J’ai évoqué dans plusieurs notes (18 juin 2022, 6 août 2022, 2 août 2023) le lac de fonte qui s’est formé à l’avant du glacier des Bossons et les travaux entrepris pour évacuer le trop-plein. A noter qu’au mois de janvier 2024, une énorme grotte, de plusieurs dizaines de mètres de diamètre, a vu le jour au cœur de ce glacier. Elle a fait naître un grand nombre de questions. Par exemple, on se demande si le réchauffement climatique est en cause. Les experts se perdent en conjectures. Certains évoquent une grotte intraglaciaire qui se serait formée à cause d’une crevasse ou de rochers. Il est aussi question d’« une poche d’eau qui ne s’est pas refermée et dont la rupture serait la conséquence d’une nouvelle fracture. »

Vue du lac glaciaire du glacier des Bossons (Crédit photo: Le Dauphiné)
Tous les travaux visant à vidanger les lacs provoqués par la fonte rapide des glaciers ont avant tout pour but de mettre en sécurité les populations qui vivent en aval de ces retenues d’eau. En France, on ne voudrait pas que se produise un tsunami comme celui qui a endeuillé Saint Gervais dans la nuit du 12 au 13 juillet 1892, quand la rupture d’une poche d’eau dans le glacier de Tête-Rousse a entraîné la mort de 175 personnes (voir la description de cet événement dans des notes rédigées le 23 avril 2019 et le 6 mai 2020).
L’Institut des Risques Majeurs (IRMA) de Grenoble indique que depuis un premier pompage en 2010, puis d’autres en 2011 et 2012, le glacier reste sous haute surveillance. Par exemple, des capteurs piézométriques mesurent en continu l’évolution de la pression d’eau en différents points du glacier. L’ensemble de ces mesures est synthétisé dans un rapport annuel et présenté à un comité de pilotage.
Le système de surveillance et d’alerte du glacier de Tête Rousse permet de détecter la survenance de la rupture de la poche d’eau sous le glacier ; il est totalement automatique. Le système est également équipé de quatre capteurs sismiques permettant de détecter les vibrations générées par une coulée de boue éventuelle. Le système d’alerte est équipé de quatre sirènes de forte puissance
En cas d’alerte, une commande radio est instantanément envoyée à toutes les sirènes qui déclenchent une séquence sonore spécifique pendant une durée de trente minutes pour l’alerte d’évacuation des habitants de Bionnay vers des zones définies hors risque. Un courrier leur a été adressé, les invitant à communiquer leurs coordonnées. Les habitants ont connaissance de points de rassemblement à rejoindre à pied au plus vite en cas de déclenchement de l’alerte. Dès le déclenchement des sirènes, le temps maximal pour évacuer est estimé à une dizaine de minutes pour les habitants.

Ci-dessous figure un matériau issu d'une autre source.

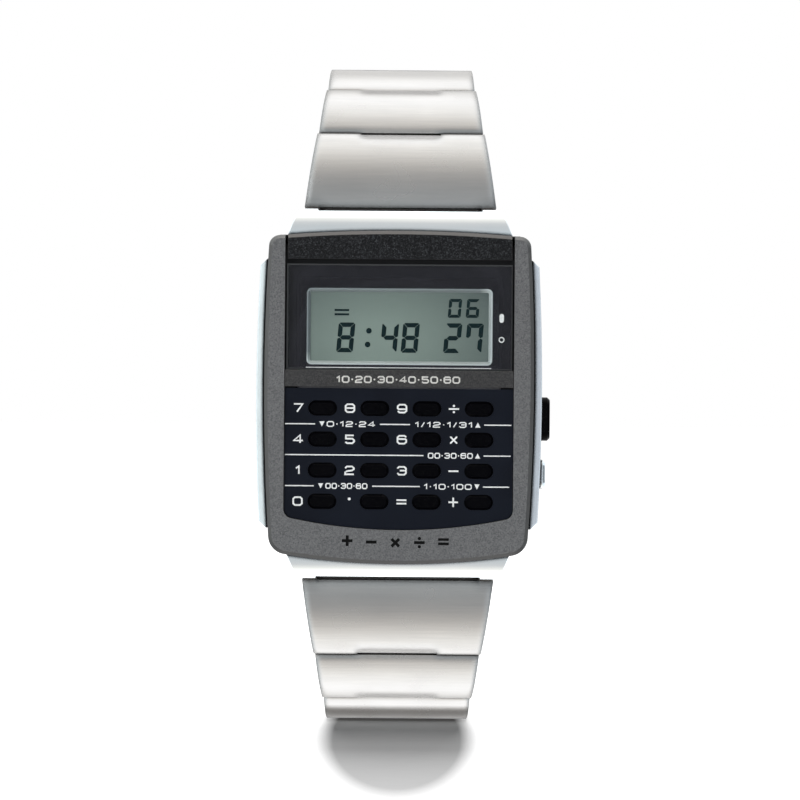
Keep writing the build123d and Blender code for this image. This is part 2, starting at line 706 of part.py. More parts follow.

Schéma accompagnant le texte de Joseph Vallot pour expliquer le processus de la catastrophe du 12 juillet 1892.
Certaines communes des Alpes tentent de tirer parti de ces importants volumes d’eau. C’est ainsi que la station des Deux Alpes (Isère) a exploité pendant près d’un an un lac naturel, laissé par le retrait du glacier de Mont-de-Lans. L’eau de fonte a été utilisée pour fabriquer de la neige artificielle et régénérer de la glace sur laquelle repose une partie des pistes de ski. Depuis la vidange du lac, qui s’est effectuée naturellement à l’automne 2018, les spécialistes de l’enneigement envisagent de répéter l’opération à partir de retenues d’eau et d’un lac artificiel, plus sécurisé. Selon les glaciologues, le système est efficace en théorie, mais trop localisé pour agir sur l’état de santé du glacier dont la durée de vie est estimée à bien moins d’un siècle.
Source : presse régionale, IRMA et données personnelles.